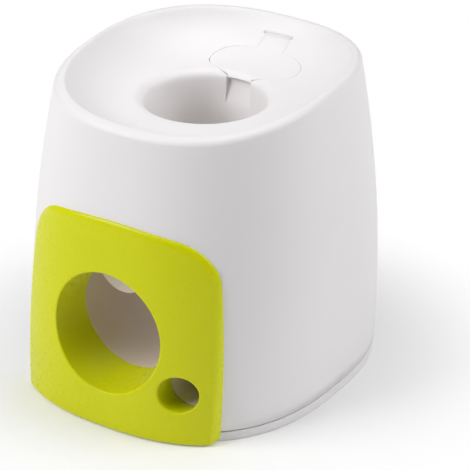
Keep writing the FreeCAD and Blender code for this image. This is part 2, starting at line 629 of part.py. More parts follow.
def build_case():
    far = CASE_X + dim("case_length")
    case = rod_x(dim("case_radius"), CASE_X, far, dim("drum_y"), dim("drum_z"))
    stand = box(50, 72, 14.5, 17.5, dim("pad_top"), 84)
    posts = [rod_z(4, x, y, dim("pad_top"), 22) for x, y in CASE_POSTS]
    lugs = []
    for degrees in COVER_SCREWS:
        y, z = cover_screw_place(degrees)
        lugs.append(rod_x(3.6, CASE_X, CASE_X + 12, y, z))
        lugs.append(ring_sector(20, 28, degrees - 4, degrees + 4, CASE_X, CASE_X + 12))
    case = case.fuse([stand] + posts + lugs)
    case = case.cut(rod_x(dim("case_bore"), CASE_X - 1, far - dim("case_end_wall"), dim("drum_y"), dim("drum_z")))
    case = case.cut(rod_x(dim("shaft_radius") + TURNING_FIT, CASE_X, far + 1, dim("drum_y"), dim("drum_z")))
    case = case.cut(ring_sector(18, 30, 72, 138, CASE_X + 2, far - dim("case_end_wall")))
    case = case.cut(ring_sector(18, 30, 187, 273, CASE_X + 2, far - dim("case_end_wall")))
    for degrees in COVER_SCREWS:
        y, z = cover_screw_place(degrees)
        case = case.cut(rod_x(dim("pilot_radius"), CASE_X - 1, CASE_X + 9, y, z))
    for x, y in CASE_POSTS:
        case = case.cut(rod_z(dim("pilot_radius"), x, y, 0, 18))
    return case.removeSplitter()


def build_cover():
    cover = rod_x(dim("case_radius"), CASE_X - dim("cover_thickness"), CASE_X, dim("drum_y"), dim("drum_z"))
    for degrees in COVER_SCREWS:
        y, z = cover_screw_place(degrees)
        cover = cover.fuse(rod_x(3.6, CASE_X - dim("cover_thickness"), CASE_X, y, z))
    cover = cover.cut(rod_x(dim("shaft_radius") + TURNING_FIT, 40, 60, dim("drum_y"), dim("drum_z")))
    for degrees in COVER_SCREWS:
        y, z = cover_screw_place(degrees)
        cover = cover.cut(rod_x(dim("pilot_radius"), 40, 60, y, z))
    return cover


# ---------------------------------------------------------------- trigger

def flatted_rod(radius, flat, x0, x1, y, z):
    """Shaft with one flat on the side towards +Y."""
    return rod_x(radius, x0, x1, y, z).cut(box(x0 - 1, x1 + 1, y + flat, y + flat + radius, z - radius, z + radius))


def build_flap():
    thick = dim("flap_thickness")
    front = dim("flap_y") - thick / 2
    paddle = rod_y(dim("flap_radius"), 0, front, front + thick, dim("flap_z"))
    paddle = paddle.common(box(-30, 30, -100, -60, 60, dim("flap_z")))
    half = dim("flap_radius")
    shoulder = box(-half, half, front, front + thick, dim("flap_z"), 103)
    hub = rod_x(4.6, -33.8, 33.8, dim("axle_y"), dim("axle_z"))
    arm_profile = Part.makePolygon([Vector(0, front, 103), Vector(0, front + thick, 97), Vector(0, -70, 106),
                                    Vector(0, -72, 114.4), Vector(0, -76, 112.2), Vector(0, front, 103)])
    arms = []
    for x in (-14.5, -1.2, 12.1):
        arm = Part.Face(arm_profile).extrude(Vector(2.4, 0, 0))
        arm.translate(Vector(x, 0, 0))
        arms.append(arm)
    flap = paddle.fuse([shoulder, hub] + arms)
    flap = flap.cut(flatted_rod(dim("axle_radius") + FIXED_FIT, dim("axle_flat") + FIXED_FIT, -40, 40, dim("axle_y"),
                                dim("axle_z")))
    return flap.removeSplitter()


def build_spring():
    """Torsion spring about the X axis: a flat-sided wire carried along a coil and its two straight legs."""
    wire_radius = 0.42
    wire_sides = 6
    coil_radius = 3.4
    pitch = 1.1
    turns = 4
    steps = 12
    leg = Vector(0, 0, 9)
    points = []
    for step in range(turns * steps + 1):
        place = polar(coil_radius, 360.0 * step / steps)
        points.append(Vector(pitch * step / steps, place.x, place.y))
    points = [points[0] - leg] + points + [points[-1] + leg]
    profile = []
    for side in range(wire_sides + 1):
        corner = polar(wire_radius, 360.0 * side / wire_sides)
        profile.append(points[0] + Vector(corner.x, corner.y, 0))
    return Part.makePolygon(points).makePipeShell([Part.makePolygon(profile)], True, False, 1)


def involute_tooth(teeth, middle, backlash):
    """Points of one involute tooth, from its root on one side over the tip to the root on the other."""
    module = dim("gear_module")
    pitch_radius = module * teeth / 2
    base_radius = pitch_radius * math.cos(math.radians(20))
    root = pitch_radius - 1.25 * module
    tip = pitch_radius + 0.95 * module
    half_pitch = math.pi / (2 * teeth) - backlash / (2 * pitch_radius)

    def involute(radius):
        angle = math.acos(min(1.0, base_radius / radius))
        return math.tan(angle) - angle

    flank = []
    for radius in (max(base_radius, root), pitch_radius, tip):
        offset = half_pitch + involute(pitch_radius) - involute(radius)
        flank.append((radius, math.degrees(offset)))
    if base_radius > root:
        flank.insert(0, (root, flank[0][1]))
    rising = [polar(radius, middle - offset) for radius, offset in flank]
    falling = [polar(radius, middle + offset) for radius, offset in reversed(flank)]
    return rising + falling


def build_pinion():
    body = new_body("drum_gear", Vector(dim("gear_x"), dim("drum_y"), dim("drum_z")))
    sketch = new_sketch(body, "YZ_Plane")
    teeth = int(dim("pinion_teeth"))
    mesh_angle = math.degrees(math.atan2(dim("axle_z") - dim("drum_z"), dim("axle_y") - dim("drum_y")))
    outline = []
    for number in range(teeth):
        outline += involute_tooth(teeth, mesh_angle + (number + 0.5) * 360 / teeth, 0.24)
    add_polygon(sketch, outline)
    add_flatted(sketch, dim("shaft_radius") + FIXED_FIT, dim("shaft_flat") + FIXED_FIT)
    pad(body, sketch, "gear_width")


def build_sector():
    body = new_body("sector_gear", Vector(dim("gear_x"), dim("axle_y"), dim("axle_z")))
    sketch = new_sketch(body, "YZ_Plane")
    teeth = int(dim("sector_teeth"))
    mesh_angle = math.degrees(math.atan2(dim("drum_z") - dim("axle_z"), dim("drum_y") - dim("axle_y")))
    outline = []
    for number in range(-2, 10):
        outline += involute_tooth(teeth, mesh_angle + number * 360 / teeth, 0.24)
    hub = 7.5
    first = polar(hub, -75)
    last = polar(hub, 72)
    points = [first] + outline + [last]
    for start, end in zip(points, points[1:]):
        sketch.addGeometry(Part.LineSegment(start, end))
    sketch.addGeometry(Part.Arc(last, polar(hub, 180), first))
    add_flatted(sketch, dim("axle_radius") + FIXED_FIT, dim("axle_flat") + FIXED_FIT)
    add_ring_sector(sketch, 17, 49, -13, 8)
    pad(body, sketch, "gear_width")


def build_drum():
    body = new_body("dosing_drum", Vector(dim("drum_x"), dim("drum_y"), dim("drum_z")))
    sketch = new_sketch(body, "YZ_Plane")
    add_circle(sketch, "drum_radius")
    add_flatted(sketch, dim("shaft_radius") + FIXED_FIT, dim("shaft_flat") + FIXED_FIT)
    pad(body, sketch, "drum_length")
    scoop = new_sketch(body, "YZ_Plane", 2.0)
    add_ring_sector(scoop, 8, 24, 74, 136)
    pocket(body, scoop, dim("drum_length") - 4.0)


def build_shaft(label, radius_alias, flat_alias, length_alias, position):
    body = new_body(label, position)
    sketch = new_sketch(body, "YZ_Plane")
    add_flatted(sketch, dim(radius_alias), dim(flat_alias))
    pad(body, sketch, length_alias)


def build_pin():
    body = new_body("lid_hinge_pin", Vector(-dim("pin_length") / 2, dim("hinge_y"), dim("hinge_z")))
    sketch = new_sketch(body, "YZ_Plane")
    add_circle(sketch, "pin_radius")
    pad(body, sketch, "pin_length")


def build_bushes():
    bushes = []
    for side in (-1, 1):
        near = dim("chute_radius") + 0.05
        far = dim("chute_radius") + dim("chute_wall")
        sleeve = rod_x(dim("bush_radius"), near, far, dim("axle_y"), dim("axle_z"))
        collar = rod_x(6.0, far + 0.02, far + 1.3, dim("axle_y"), dim("axle_z"))
        neck = rod_x(dim("bush_radius"), far - 0.1, far + 1.0, dim("axle_y"), dim("axle_z"))
        bush = sleeve.fuse([collar, neck])
        bush = bush.cut(rod_x(dim("axle_radius") + TURNING_FIT, 0, 60, dim("axle_y"), dim("axle_z"))).removeSplitter()
        if side < 0:
            bush = bush.mirror(Vector(0, 0, 0), Vector(1, 0, 0))
        bushes.append(bush)
    return Part.makeCompound(bushes)


# ---------------------------------------------------------------- fasteners and feet

def screw(length):
    """Round-headed screw: head below the origin, shank upwards."""
    head = Part.makeCylinder(dim("screw_head"), dim("head_height"), Vector(0, 0, -dim("head_height")))
    return head.fuse(Part.makeCylinder(dim("screw_radius"), length)).removeSplitter()


def screws(label, places, length, direction=Vector(0, 0, 1)):
    """Group of equal screws: each place is the underside of a head, the direction is that of the shank."""
    turn = Rotation(Vector(0, 0, 1), direction)
    group = []
    for place in places:
        item = screw(length)
        item.Placement = Placement(Vector(*place), turn)
        group.append(item)
    shape_part(label, Part.makeCompound(group))


def build_feet():
    feet = []
    for x, y in FEET:
        foot = rod_z(dim("foot_radius"), x, y, 0, FOOT_HEIGHT)
        feet.append(foot.makeFillet(0.6, [edge for edge in foot.Edges if edge.BoundBox.ZMax < 0.1]))
    return Part.makeCompound(feet)


# ---------------------------------------------------------------- assembly

shape_part("body_shell", build_shell())
shape_part("base_plate", build_base())
shape_part("front_panel", build_panel())
shape_part("treat_lid", build_lid())
build_pin()
shape_part("ball_chute", build_ball_chute())
shape_part("treat_chute", build_treat_chute())
shape_part("treat_hopper", build_hopper())
shape_part("drum_housing", build_case())
shape_part("drum_cover", build_cover())
build_drum()
build_shaft("drum_shaft", "shaft_radius", "shaft_flat", "shaft_length", Vector(39.5, dim("drum_y"), dim("drum_z")))
build_pinion()
shape_part("trigger_flap", build_flap())
build_shaft("trigger_axle", "axle_radius", "axle_flat", "axle_length", Vector(-47, dim("axle_y"), dim("axle_z")))
build_sector()
shape_part("axle_bushes", build_bushes())
shape_part("trigger_spring", build_spring(), Vector(-44.6, dim("axle_y"), dim("axle_z")))
shape_part("rubber_feet", build_feet())

screws("shell_screws", [(x, y, HEAD_SEAT_Z) for x, y in SEAT_CENTRES], 14)
screws("ball_chute_screws", [(x, y, HEAD_SEAT_Z) for x, y in BALL_POSTS], 12)
screws("treat_chute_screws", [(x, y, HEAD_SEAT_Z) for x, y in TREAT_POSTS], 12)
screws("drum_housing_screws", [(x, y, HEAD_SEAT_Z) for x, y in CASE_POSTS], 12)
screws("hopper_screws", [(x, y, FLANGE_Z) for x, y in HOPPER_BOSSES], 5.4)
screws("panel_screws", [(x, front_y(x, z, -dim("shell_wall")) + BOSS_STAND, z) for x, z in PANEL_BOSSES], 4.8,
       Vector(0, -1, 0))
screws("drum_cover_screws", [(CASE_X - dim("cover_thickness"),) + cover_screw_place(d) for d in COVER_SCREWS], 9.5,
       Vector(1, 0, 0))

doc.recompute()
faulty = [obj.Name for obj in doc.Objects if "Invalid" in obj.State or "Error" in obj.State]
faulty += [obj.Label for obj in NODES if obj.Shape.isNull() or not obj.Shape.isValid()]
if faulty:
    raise RuntimeError("failed objects: " + ", ".join(faulty))

os.makedirs("parts", exist_ok=True)
for obj in NODES:
    obj.Shape.exportStep("parts/%s.step" % obj.Label)
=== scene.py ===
"""Gravity fetch-and-treat dispenser: moulded skins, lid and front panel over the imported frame.

Shapes are worked out in millimetres and put into the meshes in metres, in the frame's own axes."""
import json
import math

import bmesh
import bpy
import numpy as np
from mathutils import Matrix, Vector
from mathutils.geometry import delaunay_2d_cdt


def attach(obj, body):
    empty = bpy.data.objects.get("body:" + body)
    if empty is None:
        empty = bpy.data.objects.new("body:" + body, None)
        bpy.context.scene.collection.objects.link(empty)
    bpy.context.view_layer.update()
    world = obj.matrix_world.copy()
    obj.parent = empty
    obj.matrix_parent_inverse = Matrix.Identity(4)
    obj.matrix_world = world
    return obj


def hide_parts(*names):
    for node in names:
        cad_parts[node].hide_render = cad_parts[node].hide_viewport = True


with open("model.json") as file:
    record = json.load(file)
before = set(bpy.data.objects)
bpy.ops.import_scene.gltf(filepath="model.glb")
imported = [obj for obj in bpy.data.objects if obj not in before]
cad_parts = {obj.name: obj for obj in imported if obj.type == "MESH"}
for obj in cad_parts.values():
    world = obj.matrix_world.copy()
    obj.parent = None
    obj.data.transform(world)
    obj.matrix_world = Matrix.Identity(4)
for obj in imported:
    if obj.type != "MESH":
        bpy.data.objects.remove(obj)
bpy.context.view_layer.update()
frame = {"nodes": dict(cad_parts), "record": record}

MM = 0.001

# outer form: superelliptic sections whose half sizes are quadratic in the height
FORM_HEIGHT = 200.0
HALF_WIDTH = 95.1
WIDTH_SWELL = 0.09
WIDTH_TAPER = 0.24
HALF_DEPTH = 103.6
DEPTH_SWELL = 0.08
DEPTH_TAPER = 0.25
LEAN_LINEAR = 5.53
LEAN_SQUARE = 1.11
SECTION_POWER = 2.52
POWER_CHANGE = 0.05
CROWN_RADIUS = 891.0
CROWN_Y = 54.1
CROWN_Z = -698.6
CREST_GUESS = 188.0
CREST_FILLET = 3.6
INNER_FILLET = 1.6
SEAM_Z = 7.0
SKIN_WALL = 1.2
# the skin is left open behind the panel, where the tubes pass
OPEN_HALF = 62.5
OPEN_BOTTOM = 12
OPEN_TOP = 104
# dished top
BOWL_Z = 172.0
BOWL_X = 47.0
BOWL_Y = 54.8
BOWL_CENTRE = 2.2
BOWL_POWER = 2.4
BOWL_RADIUS = 35.0
WIDEST_SPREAD = 34.9
# bore
BORE_Y = 1.2
BORE_RADIUS = 36.4
BORE_ROUNDING = 6.0
THROAT_RADIUS = 34.8
THROAT_END = 132.0
SCOOP_TOP = 165.0
SCOOP_BOTTOM = 152.0
SCOOP_DEPTH = 3.0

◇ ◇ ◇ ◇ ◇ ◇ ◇

• GIVEN EXERCISE: Quote nothing but the lines that run from the line containing "doc.recompute()" through the line containing "import math", keeping both of them word for word.

• RESPONSE FOR THIS EXERCISE:
doc.recompute()
faulty = [obj.Name for obj in doc.Objects if "Invalid" in obj.State or "Error" in obj.State]
faulty += [obj.Label for obj in NODES if obj.Shape.isNull() or not obj.Shape.isValid()]
if faulty:
    raise RuntimeError("failed objects: " + ", ".join(faulty))

os.makedirs("parts", exist_ok=True)
for obj in NODES:
    obj.Shape.exportStep("parts/%s.step" % obj.Label)
=== scene.py ===
"""Gravity fetch-and-treat dispenser: moulded skins, lid and front panel over the imported frame.

Shapes are worked out in millimetres and put into the meshes in metres, in the frame's own axes."""
import json
import math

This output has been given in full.